Far more should be done to make other forms of finance more accessible, she says. County councils should be encouraged to set up new credit unions. ISAs could be used for venture and investment trusts to raise capital for small business, and financiers should be looking at creating modern versions of the old guild or livery companies for specific industry sectors. And more could be one to open up the Government's new Green Bank by allowing in new private investors, high street banks as well as foreign banks, thus giving it access to the wholesale markets.
"This would let us take the bank off the Government's balance sheet and permit it to borrow immediately. Green Bank could become a serious force for the new technology industries and small businesses but needs the private sector." Government funds never work. But why on earth shouldn't it take in new shareholders, like the German banks that have a history of investing in new and long-term projects? And more must be done to improve banking services for personal accounts.

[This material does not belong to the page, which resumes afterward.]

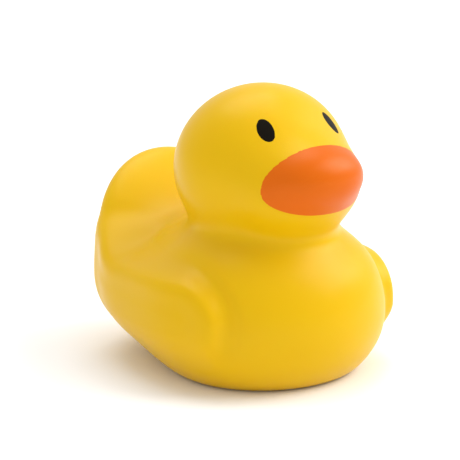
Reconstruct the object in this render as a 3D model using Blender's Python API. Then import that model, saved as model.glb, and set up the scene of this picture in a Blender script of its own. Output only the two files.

"I sat through meeting after meeting with bankers like Diamond who all told us everything is fine, that public satisfaction is high and that services are good. But it's interesting the two women bank bosses – Jayne-Anne Gadhia of Virgin Money and Ana Botin of Santander – did both recognise that more can be done to improve. I only have to look at the letters I get from my constituents to know how badly some people are treated by the banks."